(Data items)
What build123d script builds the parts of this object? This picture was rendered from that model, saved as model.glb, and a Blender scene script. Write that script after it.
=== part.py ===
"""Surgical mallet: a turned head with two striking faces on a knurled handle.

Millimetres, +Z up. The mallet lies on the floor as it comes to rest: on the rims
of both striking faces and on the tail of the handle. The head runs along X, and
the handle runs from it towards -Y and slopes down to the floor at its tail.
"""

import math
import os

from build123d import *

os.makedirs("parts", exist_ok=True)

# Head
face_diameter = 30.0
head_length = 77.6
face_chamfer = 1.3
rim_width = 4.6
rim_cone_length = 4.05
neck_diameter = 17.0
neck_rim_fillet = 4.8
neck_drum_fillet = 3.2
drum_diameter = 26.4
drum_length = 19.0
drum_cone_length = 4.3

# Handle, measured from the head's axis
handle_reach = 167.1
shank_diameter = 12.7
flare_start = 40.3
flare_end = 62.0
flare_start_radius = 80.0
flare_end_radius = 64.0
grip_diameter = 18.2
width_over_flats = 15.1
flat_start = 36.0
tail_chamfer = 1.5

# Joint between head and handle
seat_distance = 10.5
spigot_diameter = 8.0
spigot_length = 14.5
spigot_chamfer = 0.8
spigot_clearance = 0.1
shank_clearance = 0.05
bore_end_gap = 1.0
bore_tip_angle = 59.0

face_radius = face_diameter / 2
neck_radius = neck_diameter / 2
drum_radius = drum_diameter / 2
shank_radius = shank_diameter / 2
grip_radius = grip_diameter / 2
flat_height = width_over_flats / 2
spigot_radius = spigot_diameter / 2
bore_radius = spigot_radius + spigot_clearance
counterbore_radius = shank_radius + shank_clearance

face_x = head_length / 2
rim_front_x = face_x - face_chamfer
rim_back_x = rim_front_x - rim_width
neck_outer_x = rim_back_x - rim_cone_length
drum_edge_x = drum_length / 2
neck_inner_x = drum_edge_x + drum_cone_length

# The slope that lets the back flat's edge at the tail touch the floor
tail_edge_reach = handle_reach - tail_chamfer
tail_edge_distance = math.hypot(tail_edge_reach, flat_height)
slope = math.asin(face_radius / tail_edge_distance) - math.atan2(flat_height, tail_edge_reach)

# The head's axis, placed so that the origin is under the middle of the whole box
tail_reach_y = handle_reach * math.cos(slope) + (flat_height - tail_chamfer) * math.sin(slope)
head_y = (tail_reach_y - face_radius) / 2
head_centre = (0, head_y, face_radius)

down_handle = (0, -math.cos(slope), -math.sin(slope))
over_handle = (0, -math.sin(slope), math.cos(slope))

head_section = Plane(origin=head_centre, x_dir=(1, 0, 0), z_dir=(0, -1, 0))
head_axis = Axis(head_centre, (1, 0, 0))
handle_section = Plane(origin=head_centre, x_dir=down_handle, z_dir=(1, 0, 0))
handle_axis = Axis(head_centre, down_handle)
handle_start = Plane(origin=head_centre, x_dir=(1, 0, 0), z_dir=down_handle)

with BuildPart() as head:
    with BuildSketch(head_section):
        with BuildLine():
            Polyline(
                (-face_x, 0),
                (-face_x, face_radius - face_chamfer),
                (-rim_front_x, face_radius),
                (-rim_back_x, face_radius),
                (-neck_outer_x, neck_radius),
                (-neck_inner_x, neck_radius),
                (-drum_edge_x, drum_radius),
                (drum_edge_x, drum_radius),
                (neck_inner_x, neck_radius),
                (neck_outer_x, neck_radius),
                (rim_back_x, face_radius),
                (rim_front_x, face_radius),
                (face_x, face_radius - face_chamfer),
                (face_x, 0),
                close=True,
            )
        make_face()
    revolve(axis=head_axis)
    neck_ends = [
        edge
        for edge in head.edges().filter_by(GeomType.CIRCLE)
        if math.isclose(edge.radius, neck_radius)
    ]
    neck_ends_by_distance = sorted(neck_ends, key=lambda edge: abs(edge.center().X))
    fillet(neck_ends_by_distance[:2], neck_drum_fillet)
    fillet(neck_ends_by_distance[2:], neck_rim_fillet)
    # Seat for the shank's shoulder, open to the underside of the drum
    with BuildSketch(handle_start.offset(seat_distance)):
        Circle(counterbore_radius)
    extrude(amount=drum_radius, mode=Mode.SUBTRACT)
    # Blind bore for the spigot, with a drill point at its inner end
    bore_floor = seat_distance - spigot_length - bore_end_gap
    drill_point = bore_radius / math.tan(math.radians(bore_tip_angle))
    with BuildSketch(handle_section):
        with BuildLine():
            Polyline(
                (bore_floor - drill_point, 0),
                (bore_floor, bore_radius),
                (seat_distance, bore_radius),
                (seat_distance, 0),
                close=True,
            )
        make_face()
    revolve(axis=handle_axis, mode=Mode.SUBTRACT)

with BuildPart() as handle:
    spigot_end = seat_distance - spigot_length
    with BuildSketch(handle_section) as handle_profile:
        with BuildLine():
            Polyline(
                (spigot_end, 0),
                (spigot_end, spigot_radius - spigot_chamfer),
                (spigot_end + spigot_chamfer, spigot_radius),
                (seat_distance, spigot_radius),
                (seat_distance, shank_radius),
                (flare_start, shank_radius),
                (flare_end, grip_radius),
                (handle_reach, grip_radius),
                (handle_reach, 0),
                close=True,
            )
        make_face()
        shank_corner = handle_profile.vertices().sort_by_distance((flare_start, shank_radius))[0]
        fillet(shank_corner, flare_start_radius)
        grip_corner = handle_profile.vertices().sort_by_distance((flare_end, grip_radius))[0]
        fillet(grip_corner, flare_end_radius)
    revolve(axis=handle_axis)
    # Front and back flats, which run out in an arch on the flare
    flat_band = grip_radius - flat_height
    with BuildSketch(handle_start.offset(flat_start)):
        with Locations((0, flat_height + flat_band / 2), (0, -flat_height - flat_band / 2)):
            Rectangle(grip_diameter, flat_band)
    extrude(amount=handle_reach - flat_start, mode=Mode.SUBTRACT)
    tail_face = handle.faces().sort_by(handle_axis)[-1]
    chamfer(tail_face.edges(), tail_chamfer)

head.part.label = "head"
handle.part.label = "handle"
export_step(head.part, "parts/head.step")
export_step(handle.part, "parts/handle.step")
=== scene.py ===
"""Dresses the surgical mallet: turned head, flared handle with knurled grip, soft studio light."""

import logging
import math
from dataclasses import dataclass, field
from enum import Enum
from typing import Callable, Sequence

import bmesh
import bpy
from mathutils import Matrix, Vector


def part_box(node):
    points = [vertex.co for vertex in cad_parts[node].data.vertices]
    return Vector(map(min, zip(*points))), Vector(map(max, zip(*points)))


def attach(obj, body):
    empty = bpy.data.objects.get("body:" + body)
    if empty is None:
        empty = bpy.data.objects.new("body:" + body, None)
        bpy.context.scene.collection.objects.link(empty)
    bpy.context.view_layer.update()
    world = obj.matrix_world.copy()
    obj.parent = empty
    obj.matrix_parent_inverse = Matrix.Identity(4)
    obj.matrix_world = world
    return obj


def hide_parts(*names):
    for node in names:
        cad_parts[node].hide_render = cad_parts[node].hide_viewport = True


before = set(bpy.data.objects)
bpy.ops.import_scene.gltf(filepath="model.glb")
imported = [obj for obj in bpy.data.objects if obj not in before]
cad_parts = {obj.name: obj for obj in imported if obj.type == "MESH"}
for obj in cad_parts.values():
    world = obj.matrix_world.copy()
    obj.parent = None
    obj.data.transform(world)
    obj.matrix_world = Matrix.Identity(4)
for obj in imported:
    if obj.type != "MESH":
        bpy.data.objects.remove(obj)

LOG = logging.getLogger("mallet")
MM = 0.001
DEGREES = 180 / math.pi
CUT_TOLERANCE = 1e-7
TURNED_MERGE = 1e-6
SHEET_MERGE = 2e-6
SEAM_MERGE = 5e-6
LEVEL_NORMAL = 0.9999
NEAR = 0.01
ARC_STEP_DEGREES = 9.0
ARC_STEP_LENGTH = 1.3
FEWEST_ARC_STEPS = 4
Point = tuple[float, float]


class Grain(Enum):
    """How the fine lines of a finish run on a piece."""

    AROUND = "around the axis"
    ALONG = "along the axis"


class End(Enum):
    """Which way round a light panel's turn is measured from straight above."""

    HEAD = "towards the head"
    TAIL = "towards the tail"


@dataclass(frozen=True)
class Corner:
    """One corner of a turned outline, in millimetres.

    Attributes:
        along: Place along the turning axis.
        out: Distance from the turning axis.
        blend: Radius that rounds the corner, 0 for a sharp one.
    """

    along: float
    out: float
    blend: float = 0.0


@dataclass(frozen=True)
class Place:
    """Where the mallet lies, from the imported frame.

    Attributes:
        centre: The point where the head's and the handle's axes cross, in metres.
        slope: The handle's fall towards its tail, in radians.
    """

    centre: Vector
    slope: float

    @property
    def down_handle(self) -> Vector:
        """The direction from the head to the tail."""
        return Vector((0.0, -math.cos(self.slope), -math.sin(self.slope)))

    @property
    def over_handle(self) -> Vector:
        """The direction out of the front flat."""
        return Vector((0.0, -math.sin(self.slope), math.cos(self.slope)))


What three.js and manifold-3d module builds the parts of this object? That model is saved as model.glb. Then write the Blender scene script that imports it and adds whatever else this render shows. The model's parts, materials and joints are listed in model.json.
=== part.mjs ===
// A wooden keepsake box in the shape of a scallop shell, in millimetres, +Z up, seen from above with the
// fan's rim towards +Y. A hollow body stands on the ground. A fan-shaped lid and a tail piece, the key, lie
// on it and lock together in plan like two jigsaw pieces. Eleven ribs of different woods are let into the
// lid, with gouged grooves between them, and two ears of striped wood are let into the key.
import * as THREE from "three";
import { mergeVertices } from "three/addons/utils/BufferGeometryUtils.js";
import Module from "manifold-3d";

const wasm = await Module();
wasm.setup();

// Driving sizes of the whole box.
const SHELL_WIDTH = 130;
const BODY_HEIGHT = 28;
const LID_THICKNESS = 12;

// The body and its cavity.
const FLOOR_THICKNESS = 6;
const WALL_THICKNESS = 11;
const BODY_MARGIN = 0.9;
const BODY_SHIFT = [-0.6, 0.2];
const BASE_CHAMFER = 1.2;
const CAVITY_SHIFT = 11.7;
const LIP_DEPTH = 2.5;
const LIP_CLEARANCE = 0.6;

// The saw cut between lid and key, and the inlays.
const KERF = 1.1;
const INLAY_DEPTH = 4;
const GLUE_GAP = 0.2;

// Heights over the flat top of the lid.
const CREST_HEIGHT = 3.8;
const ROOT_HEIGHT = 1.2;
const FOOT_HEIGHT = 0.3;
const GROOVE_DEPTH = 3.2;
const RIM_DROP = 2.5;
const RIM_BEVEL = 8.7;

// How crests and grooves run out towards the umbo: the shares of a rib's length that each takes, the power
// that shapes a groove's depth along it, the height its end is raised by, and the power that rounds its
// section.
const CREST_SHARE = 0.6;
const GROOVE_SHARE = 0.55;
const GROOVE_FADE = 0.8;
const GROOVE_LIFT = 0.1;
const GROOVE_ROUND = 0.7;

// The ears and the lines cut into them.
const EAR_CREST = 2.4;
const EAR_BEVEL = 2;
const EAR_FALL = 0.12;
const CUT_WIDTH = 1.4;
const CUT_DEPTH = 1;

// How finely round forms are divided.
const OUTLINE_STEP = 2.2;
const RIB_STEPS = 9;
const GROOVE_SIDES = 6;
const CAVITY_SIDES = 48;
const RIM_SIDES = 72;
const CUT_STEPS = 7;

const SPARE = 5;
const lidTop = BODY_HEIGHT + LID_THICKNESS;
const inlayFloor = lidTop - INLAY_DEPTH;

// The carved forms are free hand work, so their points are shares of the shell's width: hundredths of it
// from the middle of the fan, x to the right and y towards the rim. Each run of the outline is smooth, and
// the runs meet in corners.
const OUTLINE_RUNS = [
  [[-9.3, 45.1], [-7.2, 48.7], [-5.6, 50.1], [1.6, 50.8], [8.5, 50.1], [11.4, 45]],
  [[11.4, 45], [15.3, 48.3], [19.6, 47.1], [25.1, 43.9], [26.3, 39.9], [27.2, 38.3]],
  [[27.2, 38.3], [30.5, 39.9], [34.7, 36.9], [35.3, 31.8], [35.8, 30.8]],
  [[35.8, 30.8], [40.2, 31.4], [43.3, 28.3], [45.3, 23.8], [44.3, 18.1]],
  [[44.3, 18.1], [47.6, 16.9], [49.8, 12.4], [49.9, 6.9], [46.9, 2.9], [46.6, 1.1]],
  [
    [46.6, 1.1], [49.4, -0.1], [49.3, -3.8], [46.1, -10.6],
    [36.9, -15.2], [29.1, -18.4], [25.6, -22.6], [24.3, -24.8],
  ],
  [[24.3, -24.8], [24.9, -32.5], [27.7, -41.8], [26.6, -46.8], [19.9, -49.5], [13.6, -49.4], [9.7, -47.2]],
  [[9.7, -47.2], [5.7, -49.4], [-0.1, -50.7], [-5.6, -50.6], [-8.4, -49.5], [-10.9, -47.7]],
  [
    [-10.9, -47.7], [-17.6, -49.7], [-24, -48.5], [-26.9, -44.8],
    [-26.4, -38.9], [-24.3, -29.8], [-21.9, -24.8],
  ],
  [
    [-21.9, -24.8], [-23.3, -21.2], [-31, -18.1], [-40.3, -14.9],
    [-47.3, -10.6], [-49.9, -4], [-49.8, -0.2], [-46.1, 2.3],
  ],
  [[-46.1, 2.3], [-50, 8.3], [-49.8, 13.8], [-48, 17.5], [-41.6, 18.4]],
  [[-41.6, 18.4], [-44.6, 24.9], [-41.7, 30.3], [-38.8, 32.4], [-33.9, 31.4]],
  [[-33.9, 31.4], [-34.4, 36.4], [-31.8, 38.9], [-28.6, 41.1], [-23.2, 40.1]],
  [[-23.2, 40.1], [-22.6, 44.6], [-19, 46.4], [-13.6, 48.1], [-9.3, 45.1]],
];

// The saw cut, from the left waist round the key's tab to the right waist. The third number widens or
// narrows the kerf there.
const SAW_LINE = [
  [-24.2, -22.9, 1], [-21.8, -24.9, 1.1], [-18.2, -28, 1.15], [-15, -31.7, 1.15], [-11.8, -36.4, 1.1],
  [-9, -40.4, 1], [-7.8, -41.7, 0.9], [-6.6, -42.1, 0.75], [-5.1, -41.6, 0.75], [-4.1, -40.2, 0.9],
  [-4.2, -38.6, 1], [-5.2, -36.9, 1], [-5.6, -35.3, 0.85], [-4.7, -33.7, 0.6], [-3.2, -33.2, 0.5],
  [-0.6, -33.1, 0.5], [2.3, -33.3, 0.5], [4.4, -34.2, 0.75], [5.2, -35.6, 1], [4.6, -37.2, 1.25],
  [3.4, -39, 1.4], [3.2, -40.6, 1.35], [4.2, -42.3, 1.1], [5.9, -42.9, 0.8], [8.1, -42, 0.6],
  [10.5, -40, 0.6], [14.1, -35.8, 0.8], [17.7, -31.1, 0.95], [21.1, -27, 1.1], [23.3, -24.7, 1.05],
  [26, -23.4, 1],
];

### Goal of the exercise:
Every line from the one containing "# Front and" through the one containing "bpy.data.objects.remove(obj)" is to be given again exactly, both ends included, and no line outside that range.

### The completed task:
    # Front and back flats, which run out in an arch on the flare
    flat_band = grip_radius - flat_height
    with BuildSketch(handle_start.offset(flat_start)):
        with Locations((0, flat_height + flat_band / 2), (0, -flat_height - flat_band / 2)):
            Rectangle(grip_diameter, flat_band)
    extrude(amount=handle_reach - flat_start, mode=Mode.SUBTRACT)
    tail_face = handle.faces().sort_by(handle_axis)[-1]
    chamfer(tail_face.edges(), tail_chamfer)

head.part.label = "head"
handle.part.label = "handle"
export_step(head.part, "parts/head.step")
export_step(handle.part, "parts/handle.step")
=== scene.py ===
"""Dresses the surgical mallet: turned head, flared handle with knurled grip, soft studio light."""

import logging
import math
from dataclasses import dataclass, field
from enum import Enum
from typing import Callable, Sequence

import bmesh
import bpy
from mathutils import Matrix, Vector


def part_box(node):
    points = [vertex.co for vertex in cad_parts[node].data.vertices]
    return Vector(map(min, zip(*points))), Vector(map(max, zip(*points)))


def attach(obj, body):
    empty = bpy.data.objects.get("body:" + body)
    if empty is None:
        empty = bpy.data.objects.new("body:" + body, None)
        bpy.context.scene.collection.objects.link(empty)
    bpy.context.view_layer.update()
    world = obj.matrix_world.copy()
    obj.parent = empty
    obj.matrix_parent_inverse = Matrix.Identity(4)
    obj.matrix_world = world
    return obj


def hide_parts(*names):
    for node in names:
        cad_parts[node].hide_render = cad_parts[node].hide_viewport = True


before = set(bpy.data.objects)
bpy.ops.import_scene.gltf(filepath="model.glb")
imported = [obj for obj in bpy.data.objects if obj not in before]
cad_parts = {obj.name: obj for obj in imported if obj.type == "MESH"}
for obj in cad_parts.values():
    world = obj.matrix_world.copy()
    obj.parent = None
    obj.data.transform(world)
    obj.matrix_world = Matrix.Identity(4)
for obj in imported:
    if obj.type != "MESH":
        bpy.data.objects.remove(obj)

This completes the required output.